Litigation lawyers will be in a quandary, along with with the courts, as they seek to determine who is liable in an accident, injury or death?

“If anything about driverless cars can be considered an old riddle it is this one: the car is driving itself down a residential street when a woman pushing a baby stroller suddenly enters a crosswalk. Unable to stop, should the car's computer opt to hit mother and child, or veer off to strike a tree, almost certainly killing its passengers?

That macabre scenario has been fodder for ethicists almost since the prospect that cars might drive themselves first entered the horizon. It also, however, provides a second riddle: Regardless of the choice made by the car's computer, who pays for the damages?

The car owner? The company that built it? The software developer?

Those questions are being debated nearly everywhere that lawyers and insurance brokers meet these days. While state governments and the courts ultimately will decide them, many of them have been addressed in a new study by one of the preeminent legal authorities on autonomous vehicles.

Bryant Walker Smith, a University of South Carolina law professor, expands on the belief that there will be a shift in blame for a crash from the at-fault driver to the automotive industry and the conglomerate of manufacturers and software developers who design and update car computers.”( Ashley Halsey Iii, The Washington Post, February 25, 2017)

“Driverless cars are heading our way. A breathless 7-part series on Forbes analyzed the staggering socioeconomic impact of driverless cars not impacting with other cars – or people. When you take into account all the industries affected and the residual effects, Forbes estimates that in the US alone, driverless cars will drive the economy by $2 trillion dollars annually. That’s a lot of incentive to put the driverless pedal to the metal.

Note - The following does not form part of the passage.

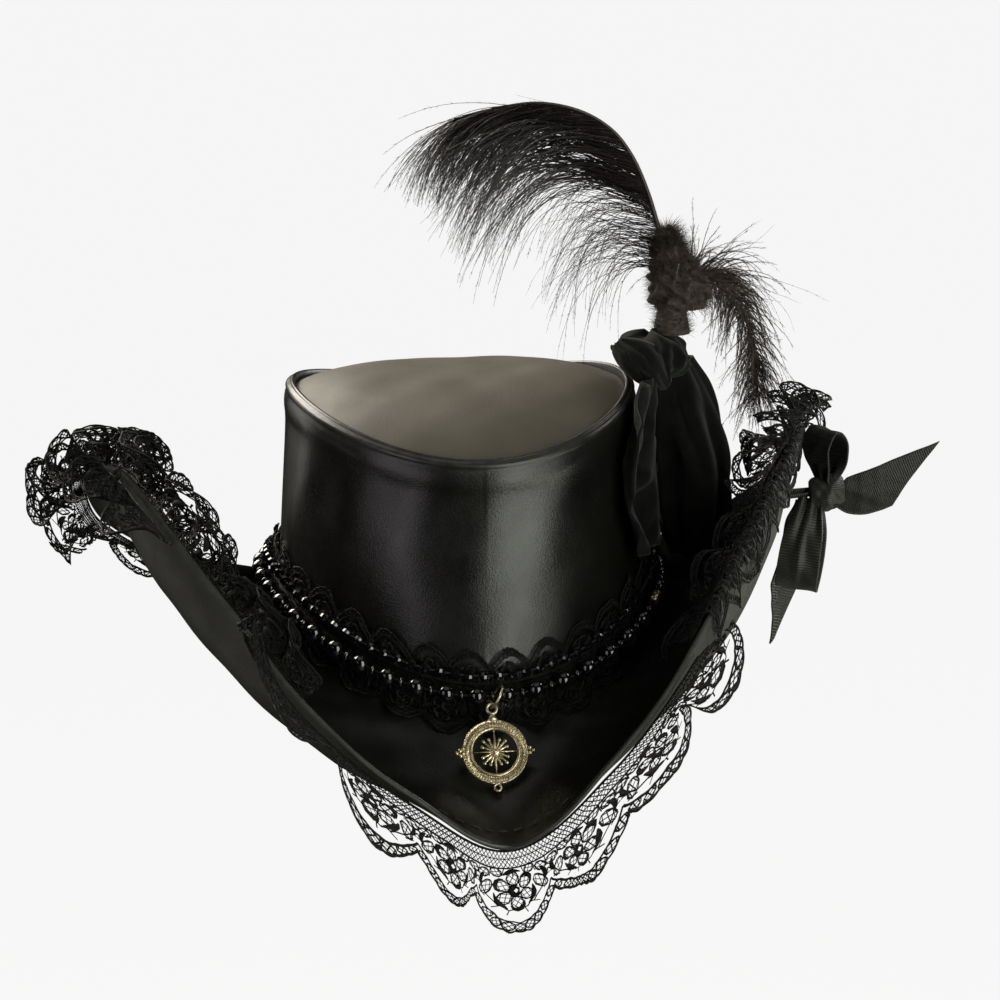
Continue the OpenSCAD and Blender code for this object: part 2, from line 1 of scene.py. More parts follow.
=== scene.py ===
"""Looks of the pirate hat: leather crown and brim, lace, beads, pendant, velvet, plumes and bow.

Lengths in the shape functions are millimetres, as in part.scad, and MM turns them into metres.
+Z is up and the front is -Y. Angles p are degrees round the crown from the front through +X.
"""

import math

import bpy
import numpy as np
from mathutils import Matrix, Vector


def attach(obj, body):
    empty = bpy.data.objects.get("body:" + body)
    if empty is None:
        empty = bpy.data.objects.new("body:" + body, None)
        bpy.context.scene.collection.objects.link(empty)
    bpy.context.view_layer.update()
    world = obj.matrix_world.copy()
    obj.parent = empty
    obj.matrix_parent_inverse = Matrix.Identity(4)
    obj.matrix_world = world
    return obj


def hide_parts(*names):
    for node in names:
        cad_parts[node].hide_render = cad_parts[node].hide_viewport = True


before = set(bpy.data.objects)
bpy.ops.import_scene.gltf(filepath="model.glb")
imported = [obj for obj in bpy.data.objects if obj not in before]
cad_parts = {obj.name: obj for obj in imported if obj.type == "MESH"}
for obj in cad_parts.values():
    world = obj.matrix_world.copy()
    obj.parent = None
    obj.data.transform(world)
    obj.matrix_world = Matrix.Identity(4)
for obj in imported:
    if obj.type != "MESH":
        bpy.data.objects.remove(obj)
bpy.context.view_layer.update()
MM = 0.001

# ---- design values, as in part.scad ----
FOOT_A, FOOT_B = 85, 101
TAPER_A, TAPER_B = 4.5, 11
RIM_Z, RIM_DIP = 104, 17
FRONT_DIP, BACK_DIP = 28, 14
WALL = 2.4
DOME = 17
TIP_DROP, TIP_TH = 4, 2
BRIM_TH, BRIM_FRONT, BRIM_EXTRA = 3, 75, 35
LINING_OUT, LINING_TH = 2.9, 0.5
SWEAT_OUT, SWEAT_TH, SWEAT_H = 3.8, 1.4, 34
SLOPE_FRONT, SLOPE_SIDE, SLOPE_BACK = -45, 15, -25
EDGE_SLOPE = [[-180, -12], [-145, -4], [-120, 30], [-105, 66], [-90, 96], [-75, 110], [-60, 121],
    [-45, 120], [-30, 90], [-15, 44], [0, -10], [15, 46], [30, 88], [45, 107], [60, 105], [75, 94],
    [90, 80], [105, 59], [120, 30], [145, -4], [180, -12]]
EARLY_LEFT, EARLY_RIGHT = 0.2, 0.42
STRAND_Z, STRAND_FRONT_DIP, STRAND_BACK_DIP = 15, 30, 20
LOWER_OUT, UPPER_OUT, UPPER_RISE = 8.6, 5.4, 8.2
BEAD_D, SPACER_D, CRYSTAL_D = 8, 5, 4.8
PAIRS, CRYSTALS = 44, 88
CLASP_P, CLASP_SPAN = 64, 5
JUMP_R, JUMP_WIRE, JUMP_TILT = 5.5, 0.6, 30
RING_R, RING_HOLE_R = 14.8, 9.8
PENDANT_LEAN, BAIL_RISE, BAIL_R, BAIL_WIRE, BAIL_DROP = 33, 19.7, 2.2, 0.8, 0.5
RIBBON_W = 20
BOW_AT = np.array([174.0, -2, 44])
UP = np.array([0.0, 0, 1])

# ---- values of the looks alone ----
RIBBON_CLOTH, VELVET_CLOTH = 0.8, 1.3  # thickness of the drawn cloths
THREAD_WANDER = 0.35  # how far lace threads stray from their pattern
REPEAT = 28  # width of the lace's repeat as it is drawn, before it is scaled to its period
LEAST_CLOTH = 0.31  # smallest share of its flat size that a lace or a cut ribbon may cover
BINDING_Z = 124.5, 139.6  # foot and top of the wound tape
DOWN_Z = 136, 174  # foot and top of the tall plume's down
CAMERA_AIM, CAMERA_DISTANCE = (0.0183, -0.0035, 0.0464), 1.9  # metres, as are the two below
LIGHT_AIM = (0, 0, 0.04)
FLOOR_HALF, FLOOR_Z = 40.0, -1.3


# ---- general functions ----
def sin(a):
    return np.sin(np.radians(a))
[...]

According to industry analysts, about the only thing these AI vehicles will hit are personal injury lawyers – in the pocket. Human error accounts for approximately 90 percent of the 5.5 million motor vehicle accidents in the U.S that occurred in 2009 involving 9.5 million vehicles. Almost 34,000 people were killed and another 2.2 million injured. Once people are removed from the equation, collisions are predicted to fall to precipitously low levels. Which is good news for drivers, passengers, and pedestrians, but not so much for the bottom line of emergency rooms, highway patrol officers, chauffeurs and taxi drivers, insurance claim adjusters and the companies they work for, and most importantly – at least as far as this readership is concerned – personal injury lawyers.

Once these autonomous autos become a significant player on the vehicular landscape (they only have to reach 25 percent market penetration for accidents to dramatically drop), and that day is expected to arrive sooner than later, some observers predict that car insurance will just… disappear. Because, well, car-induced injuries will go the way of the horse-and-buggy.

Personal injury lawyers will find themselves in a particularly awkward spot.” (Stan Sinberg, Rocket Lawyer, 21 October 2014)

I have questions

Will all the technology needed to control the vehicle be in the vehicle itself, independent of any external interaction from a third party or device?

Some countries have Transport Accident Commissions that cover personal injury of people in cars, such as in Australia, will they continue to give no fault coverage as currently occurs, if so at what price? Some countries have Transport Accident Commissions that cover personal injury of people in cars, such as in Australia, will they continue to give no fault coverage as currently occurs? Will insurance companies be able to actuarially assess probabilities in order to frame insurance policies and costs?

Image: http://www.jyi.org/issue/careers-in-satellite-technology/

In the case of a driverless car doing things at the behest of a company supplying a service what technologies will they use to control the vehicle, satellites? How many satellites will a locality need to manage all of theses vehicles, say London and New York, and at what time of the day will those satellites be in range?  What is the bandwidth requirements of one vehicle or thousands and millions?

Will driverless cars go beyond the boundaries of a city or be limited in range? 

Who will own, and pay, for these satellites? What are the ramifications of a crowded space beyond earth?

Image: https://solarscience.msfc.nasa.gov/SunspotCycle.shtml

What of unexpected outer space stuff? Sun spots that interfere, space junk and meteors hitting satellites? And on the earth storms, wind and rain cutting the connections.


How will the vehicles interact with traffic signals and what will be the cost to upgrade those lights at every intersection? Who is paying? The City of London, the City of New York, the Government, or the companies?

Will all streets require embedded sensors to keep the cars in specific lanes?  If so who will pay for these installations?

Is it the proposition that savings from all of the accidents that we have today, at the hands of human drivers, are funding all of this?

Then something wicked this way comes

Image: http://journal-neo.org/2017/02/06/new-adventures-of-north-korean-hackers/

The security agencies, in every country, must be over joyed. What are the additional costs, and employee numbers, that must be dedicated to stopping the hijacks and the hackers? Who will pay for these or do corporation executives think that national security is someone else’s problem, namely the government?

These are a but a few of the questions I have and the things I see. I think there are much more hidden, and unexpected consequences, buried in the icebergs below the horizons.